Achieving superior strength-ductility synergy in a unique multi-scale heterostructured titanium laminate fabricated by temperature-controlled rolling and subsequent annealing

Abstract

Here we proposed a low-cost and high-efficiency strategy for fabricating novel multi-scale gradient-structured/heterogeneous lamella structured (GS/HLS) pure titanium laminates with superior strength-ductility synergy, by temperature-controlled rolling and subsequent annealing of as-sintered multilayered pure titanium foils with preset grain size gradient. A preliminary gradient structure with the average grain size decreasing from the center layer (alternating stacking of equiaxed fine grain bands and elongated grain bands) to the surface layer (equiaxed fine grains) is formed by optimizing the rolling process. Generalized Schmidt factor analysis based on electron backscatter diffraction indicated that there were slip-dominated and twin-dominated grain refinement mechanisms during the rolling process. In addition to the prismatic slip, two kinds of contraction twinning could be activated to achieve the grain refinement in hard domains where slip systems were hard to be activated.
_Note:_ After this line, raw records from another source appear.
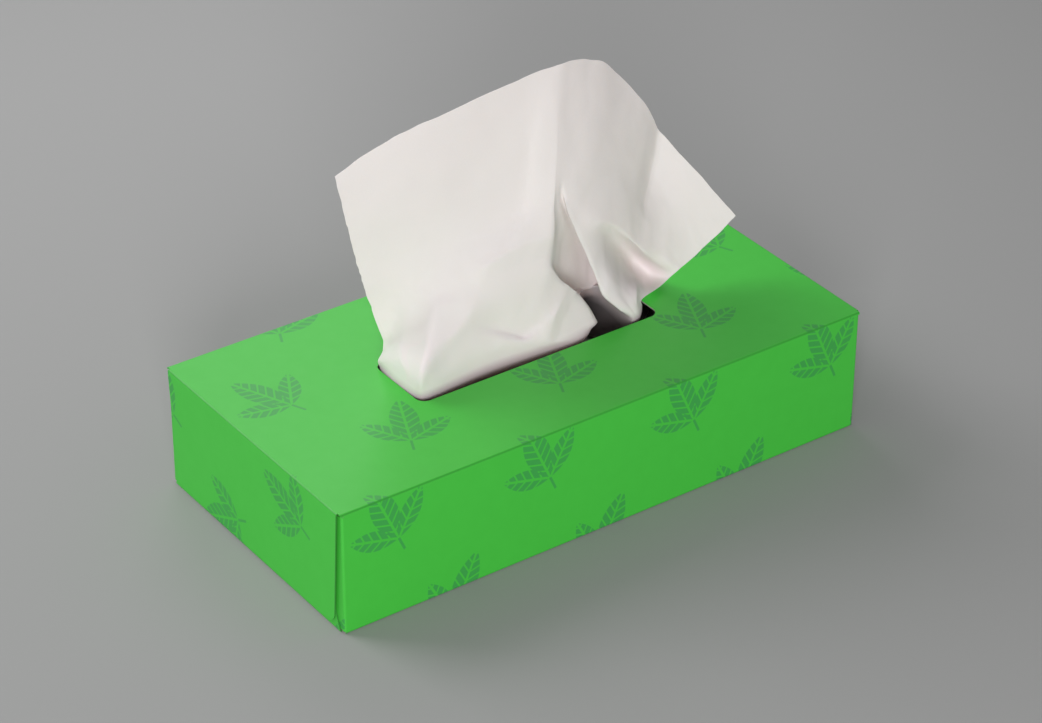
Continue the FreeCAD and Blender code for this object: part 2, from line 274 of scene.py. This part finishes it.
carton.data.materials.clear()
carton.data.materials.append(board)

# The end flaps and the lap are stuck with strips of hot glue, pressed flat between the layers of board.
# It is a cream, slightly cloudy resin.
glue_cream = (0.71, 0.60, 0.39, 1)
glue_cloud = (0.62, 0.51, 0.31, 1)
resin, start = new_material("hot_glue_resin")
place = start.node("TexCoord", out="Object")
cloud = start.node("TexNoise", (), {"Vector": place, "Scale": 500.0, "Detail": 3.0})
surface(
    start,
    Base_Color=cloud.mix(glue_cream, glue_cloud),
    Roughness=0.35,
    Normal=start.node("Bump", (), {"Strength": 0.4, "Distance": 0.0001, "Height": cloud}),
)
for name in ("end_flap_glue", "lap_glue"):
    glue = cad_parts[name]
    glue.data.materials.clear()
    glue.data.materials.append(resin)

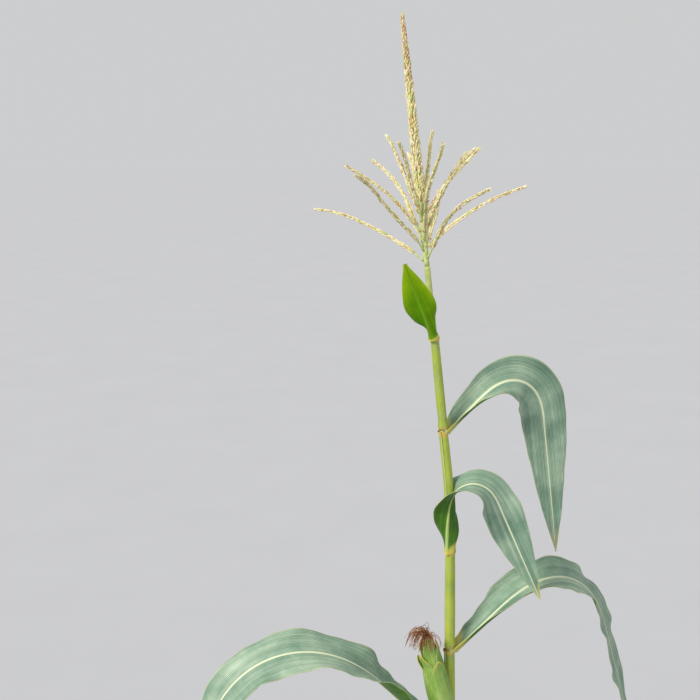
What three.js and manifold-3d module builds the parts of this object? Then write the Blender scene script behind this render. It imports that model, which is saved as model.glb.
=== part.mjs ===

After subsequent annealing, equiaxed fine grains in the laminates did not significantly coarsen, while the elongated grains in the center layer had partially merged and grew up into the elongated coarse grains. Thus, the microstructure of the center layer displayed a typical heterogeneous lamella structure composed of alternately stacking of elongated coarse grains and fine grain bands, together with the grain size gradient, a unique multi-scale heterostructured titanium laminate was formed. Tensile test indicated that the as-rolled Ti laminates exhibited extremely high ultimate tensile strength (UTS) of 930 MPa with an acceptable total elongation to fracture (ETF) of 12.3 %, while GS/HLS Ti laminates after annealing at 425 °C possessed a superior combination of high UTS (823 MPa) and high ETF (22.4 %). The main reason was that the annealing treatment significantly reduced the dislocation density in the elongated coarse grains of GS/HLS Ti laminates. This meant that more geometrically necessary dislocations (GNDs) could accumulate in the plastic deformation process, resulting in the hetero-deformation induced (HDI) strengthening and an extra HDI hardening caused by the unique GS/HLS structure, therefore, an excellent strength-ductility synergy of final GS/HLS Ti laminates was achieved.